Most colleges will tell you just how much sophomore year counts. Your sophomore year really can be the beginning of your high school career, especially if your freshman year was a bit lack luster. This article may not be used as an excuse to completely slack off in your freshman year, however. The grades you make in ninth grade are still on your transcript, but colleges will look at sophomore year as the real proof of what you can do—in and out of the classroom. It is, at many high schools, the first year in which Advanced Placement classes are offered, the year when many take the PSAT and the PLAN, you decide what else you take in your high school career, and establish yourself as a student, activities participant and as a leader. As intimidating as that seems, it doesn’t take a lot to prove yourself as a sophomore. If you are the person who completely slacked off during your freshman year, the sophomore year is the perfect time to bring those grades up. If you demonstrate continual improvement, this will show the college that you really do have work ethic, and you are a problem solver—you realized the problem of the less than excellent grades, and you worked out a way to not only correct the uh-oh trend, but a way to improve upon it.

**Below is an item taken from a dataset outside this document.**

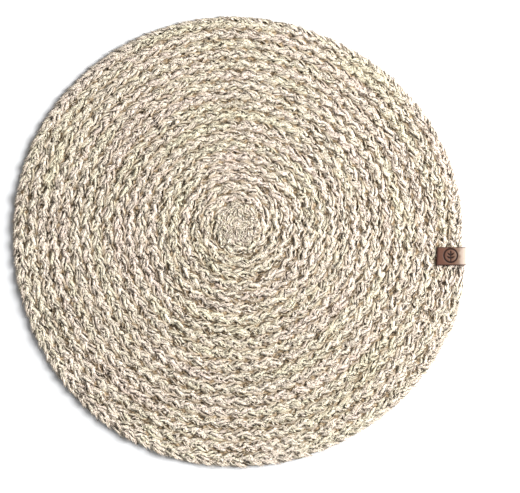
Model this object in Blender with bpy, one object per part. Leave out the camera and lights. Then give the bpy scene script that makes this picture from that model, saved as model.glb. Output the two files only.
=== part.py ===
"""A round placemat: one flat seagrass braid wound into a spiral and sewn edge to edge, with a
leather tag folded over its rim.

Metres, +Z up. The underside lies on z = 0, the origin is under the middle of the mat, and +X runs
from the middle to the tag. Seen from above, the braid is wound outwards counter-clockwise.
"""

import math

import bmesh
import bpy
from mathutils import Matrix, Vector

# The coil
MAT_RADIUS = 0.1902             # mean radius of the rim
RIM_CENTRE = (0.0004, 0.0029)   # middle of the rim's round, seen from above
COIL_CENTRE = (0.0, 0.0145)     # where the braid starts, so that the rows widen towards -Y
TURNS = 21
BRAID_END = math.radians(-8.0)  # direction of the braid's outer end, under the tag

# How far the hand-wound rows leave a true circle: lobes round the mat, depth as a share of the
# radius, and direction of a crest in degrees
UNEVENNESS = (
    # lobes, depth, crest
    (2, 0.0065, -3.0),
    (3, 0.0082, 12.0),
    (5, 0.0024, 20.0),
)

# The braid
BRAID_HEIGHT = 0.007
GROOVE_HEIGHT = 0.0052          # top of the sewn joint between two rows
RIM_HEIGHT = 0.0035             # where the rim stands out furthest
FOOT_INSET = 0.15               # how far the rim draws in at the foot, in rows
END_WIDTH = 0.45                # width of the tucked end, in rows
END_TAPER = math.radians(14.0)  # stretch over which the braid narrows to its end
STEPS = 72                      # straight pieces to a turn

# The leather tag
TAG_WIDTH = 0.0155
TAG_LENGTH = 0.0256             # from the cut edge to the fold
TAG_FOLD_X = 0.193              # outside of the fold
TAG_MIDDLE_Y = -0.01225
TAG_HEIGHT = 0.0078             # outside of the folded tag
LEATHER = 0.0014
FOLD_STEPS = 8
EDGE_ROUND = 0.0003
CLEARANCE = 0.0003              # gap between the leather and the braid

SHARP = math.radians(50)        # edges turning more than this are left crisp


def clear_scene():
    for item in list(bpy.data.objects):
        bpy.data.objects.remove(item, do_unlink=True)


def finish(name, colour, roughness):
    material = bpy.data.materials.new(name)
    material.use_nodes = True
    shader = material.node_tree.nodes["Principled BSDF"]
    shader.inputs["Base Color"].default_value = (*colour, 1.0)
    shader.inputs["Roughness"].default_value = roughness
    shader.inputs["Metallic"].default_value = 0.0
    return material


def add_object(name, bm, material):
    mesh = bpy.data.meshes.new(name)
    bm.to_mesh(mesh)
    bm.free()
    mesh.shade_smooth()
    mesh.set_sharp_from_angle(angle=SHARP)
    if material:
        mesh.materials.append(material)
    item = bpy.data.objects.new(name, mesh)
    bpy.context.scene.collection.objects.link(item)
    return item


def rim_reach(direction):
    """Distance from the coil's centre to the mean rim."""
    offset = Vector(RIM_CENTRE) - Vector(COIL_CENTRE)
    along = offset.dot(Vector((math.cos(direction), math.sin(direction))))
    reach = along + math.sqrt(along ** 2 + MAT_RADIUS ** 2 - offset.length_squared)
    for lobes, depth, crest in UNEVENNESS:
        reach *= 1 + depth * math.cos(lobes * (direction - math.radians(crest)))
    return reach


def row_profile(rows):
    """One section through the coil, from its centre to its foot: distance in rows, and height."""
    profile = []
    for row in range(rows):
        profile.append((row, GROOVE_HEIGHT))
        profile.append((row + 0.5, BRAID_HEIGHT))
    profile.append((rows, RIM_HEIGHT))
    profile.append((rows - FOOT_INSET, 0.0))
    return profile


def braided_coil():
    """The wound braid. A section is spun once round, and each point then moves out by the share of
    a turn it has gone through, so that the end of each row meets the start of the next."""
    rows = TURNS - 1
    row_unit = MAT_RADIUS / TURNS
    lift = 4 * BRAID_HEIGHT      # the spin climbs by this at each step, which keeps the steps apart

    bm = bmesh.new()
    section = [bm.verts.new((row * row_unit, 0, height)) for row, height in row_profile(rows)]
    lines = [bm.edges.new(pair) for pair in zip(section, section[1:])]
    bmesh.ops.spin(bm, geom=section + lines, angle=math.tau, axis=(0, 0, 1), cent=(0, 0, 0),
                   dvec=(0, 0, lift), steps=STEPS, use_merge=False)

    feet = {}
    for vert in bm.verts:
        step = math.floor(vert.co.z / lift + 0.01)
        height = max(0.0, vert.co.z - step * lift)
        row = vert.co.xy.length / row_unit
        turn = step / STEPS

        # The last row narrows where its end is tucked away
        to_end = (1 - turn) * math.tau
        width = END_WIDTH + (1 - END_WIDTH) * min(1, to_end / END_TAPER)
        last_groove = rows - 1
        if row > last_groove:
            row = last_groove + (row - last_groove) * width

        # The start of the braid has no groove inside it
        turns = row + turn
        if turns < 1 and row < 0.25:
            height += (BRAID_HEIGHT - GROOVE_HEIGHT) * (1 - turns)

        direction = BRAID_END + turn * math.tau
        reach = rim_reach(direction) * turns / (TURNS - 0.5)
        vert.co = (COIL_CENTRE[0] + reach * math.cos(direction),
                   COIL_CENTRE[1] + reach * math.sin(direction),
                   height)
        if height < 0.0001:
            vert.co.z = 0.0
            feet[step] = vert

    bmesh.ops.remove_doubles(bm, verts=bm.verts[:], dist=0.00002)
    bm.edges.new((feet[0], feet[STEPS]))
    open_edges = [edge for edge in bm.edges if len(edge.link_faces) < 2]
    bmesh.ops.holes_fill(bm, edges=open_edges, sides=0)
    bmesh.ops.recalc_face_normals(bm, faces=bm.faces[:])
    coil = add_object("braided_coil", bm, finish("seagrass", (0.62, 0.54, 0.44), 0.85))
    return coil


def folded_strip(name, extra, material):
    """A strip folded once over the rim, its middle line drawn and then given the leather's
    thickness. extra grows it on every side."""
    bend = (TAG_HEIGHT - LEATHER) / 2
    middle = Vector((TAG_FOLD_X - TAG_HEIGHT / 2, 0, TAG_HEIGHT / 2))
    cut_x = TAG_FOLD_X - TAG_LENGTH - extra

    line = [Vector((cut_x, 0, LEATHER / 2))]
    for step in range(FOLD_STEPS + 1):
        turn = math.pi * step / FOLD_STEPS
        line.append(middle + bend * Vector((math.sin(turn), 0, -math.cos(turn))))
    line.append(Vector((cut_x, 0, TAG_HEIGHT - LEATHER / 2)))

    bm = bmesh.new()
    half = TAG_WIDTH / 2 + extra
    verts = [bm.verts.new(point + Vector((0, TAG_MIDDLE_Y - half, 0))) for point in line]
    edges = [bm.edges.new(pair) for pair in zip(verts, verts[1:])]
    grown = bmesh.ops.extrude_edge_only(bm, edges=edges)["geom"]
    new_verts = [item for item in grown if isinstance(item, bmesh.types.BMVert)]
    bmesh.ops.transform(bm, matrix=Matrix.Translation((0, 2 * half, 0)), verts=new_verts)
    bmesh.ops.recalc_face_normals(bm, faces=bm.faces[:])

    strip = add_object(name, bm, material)
    wall = strip.modifiers.new("leather thickness", "SOLIDIFY")
    wall.thickness = LEATHER + 2 * extra
    wall.offset = 0.0
    wall.use_even_offset = True
    return strip


def leather_tag():
    tag = folded_strip("leather_tag", 0.0, finish("leather", (0.20, 0.10, 0.06), 0.5))
    edge = tag.modifiers.new("rounded edges", "BEVEL")
    edge.width = EDGE_ROUND
    edge.segments = 1
    edge.limit_method = "ANGLE"
    edge.angle_limit = math.radians(60)
    return tag


def make_room(coil):
    """Relieves the braid where the leather presses into it, above and below."""
    room = folded_strip("room_for_tag", CLEARANCE, None)
    room.hide_render = True
    room.display_type = "WIRE"
    cut = coil.modifiers.new("room for the tag", "BOOLEAN")
    cut.operation = "DIFFERENCE"
    cut.solver = "EXACT"
    cut.object = room


clear_scene()
make_room(braided_coil())
leather_tag()
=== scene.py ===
import math

import bmesh
import bpy
import numpy as np
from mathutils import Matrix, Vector


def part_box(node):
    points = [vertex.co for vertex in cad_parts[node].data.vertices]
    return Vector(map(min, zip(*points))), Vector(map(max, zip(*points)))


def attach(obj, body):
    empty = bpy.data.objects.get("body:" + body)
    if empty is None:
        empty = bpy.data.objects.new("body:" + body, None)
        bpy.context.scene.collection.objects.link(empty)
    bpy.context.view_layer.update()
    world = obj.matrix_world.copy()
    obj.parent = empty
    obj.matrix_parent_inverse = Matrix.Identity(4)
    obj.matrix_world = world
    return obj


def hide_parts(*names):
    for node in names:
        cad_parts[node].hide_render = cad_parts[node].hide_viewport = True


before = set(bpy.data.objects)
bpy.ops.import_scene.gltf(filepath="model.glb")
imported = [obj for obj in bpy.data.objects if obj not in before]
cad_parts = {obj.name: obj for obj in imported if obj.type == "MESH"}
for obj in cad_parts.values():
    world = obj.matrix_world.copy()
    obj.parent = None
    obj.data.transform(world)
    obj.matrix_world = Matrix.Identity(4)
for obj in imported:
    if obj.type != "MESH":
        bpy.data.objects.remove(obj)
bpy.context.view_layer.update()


# The table top: a plain white surface under the mat, lit by two soft lamps on the tag's side and
# by a pale sky. The camera hangs straight above, a little towards the tag.

TABLE_SIZE = 6.0
TABLE_WHITE = (0.76, 0.765, 0.775)
SKY_STRENGTH = 0.34
CAMERA_AT = (0.0182, -0.0040)
CAMERA_HEIGHT = 1.6
VIEW_WIDTH = 0.4425
SENSOR = 36.0

scene = bpy.context.scene
scene.view_settings.view_transform = "Standard"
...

Why all the talk about college you ask? As a sophomore, you don’t apply to college or even decide where you want to go. You might even have no clue if you really want to go to college or what you want to do if you did. Sophomore year is all about keeping your options open, and about being prepared to have choices when you graduate. The best thing you can do at this age, however, is decide where you don’t want to go and what you don’t want to do. For example, as a sophomore I had already decided that I was NOT going to women’s college. No offense to the single-sex institutions, but I just knew they weren’t for me. I had come to this conclusion with the help of my sister, whether she knew it or not. My sister is three years older than me, so I tagged along with her as she visited colleges all across the country, four of which were all female. By tagging along, I also decided that I didn’t want to go to an extremely tiny school in the middle of nowhere. Now, not all students have been blessed with an older sibling who applied to nine colleges and visited even more, but no fear, narrowing down your college search is actually quite easy. Believe it or not, your college counselor really does know about colleges and by sitting down with him/her for a few minutes, your counselor can probably pinpoint the type of school, location, and scholarships available for you. Another great way to find out about colleges that you may or may not want to attend is to visit your local college “fair.” This is where admissions counselors from colleges throughout the country and even internationally come together for the sole purpose of provide you with all the information you could possibly need about the college they represent. For your own well being, they will inundate you with pamphlets and booklets and even some free bumper stickers or T-shirts. This way you can see what colleges are really like by seeing actual pictures in a book as well as speaking to real live representatives of that college.

It’s a mistake to think your resume is all about school, though. What you do outside of school can count just as much as what you do in the classroom. Jobs, volunteering, and sports all count as good experiences and resume boosters. They may also be outlets for great networking experiences and scholarships. Be sure to note everything that you’ve done on your resume—it may seem small and unimportant to you, but to the admissions director or scholarship provider, it could be the difference between getting what you want or being unhappy with your choices.

Your sophomore year definitely shouldn’t be the forgotten one. You can establish your reputation as a student, but also prepare for your future in high school and beyond. It is too easy to just let the year slide by only doing what’s required. Make the most of it—but have fun doing it!